I’m in a situation where I will migrate my hadoop cluster from on-permis to Google Dataproc. During the migration period, I want to run the same index job on both hadoop clusters (on-permis and Dataproc), each will index to different datasource, then compare the data to check everything is working fine.

In Druid docs, it is mentioned to copy the hadoop XML configuration files to Druid. The question is in this situation, which XML files should I keep on Druid and how I can run the same job on 2 different Hadoop cluster.

You can do that using Affinity and have a middle manager per datasource.
My colleague and I actually talked about doing parallel execution of ingestion tasks from separate Hadoop clusters (see this part of our video and slide 32 here).
You will need to copy the Hadoop XML config files from your on-prem Hadoop cluster to MiddleManager A which should be mapped to datasource X (using the aforementioned affinity config);
And from the Google Dataproc cluster to MiddleManager B, which should be mapped to datasource Y.

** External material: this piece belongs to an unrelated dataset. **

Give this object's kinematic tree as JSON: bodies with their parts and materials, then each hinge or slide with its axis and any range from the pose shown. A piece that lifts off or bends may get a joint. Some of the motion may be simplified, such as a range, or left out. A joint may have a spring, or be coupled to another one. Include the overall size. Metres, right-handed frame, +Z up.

However, note that you’re won’t be running the same job, you’ll actually be running 2 ingestion tasks (or jobs for that matter), which are almost identical, except perhaps the name of the target datasource.
But they would still be 2 separate ingestion tasks, not the same ingestion tasks ingesting to 2 separate datasources, as far as I know.

As a side note, I remember someone told me once that there is an option to include the Hadoop config as part of the ingestion task spec, but I’ve never tested it.

Good luck :slight_smile: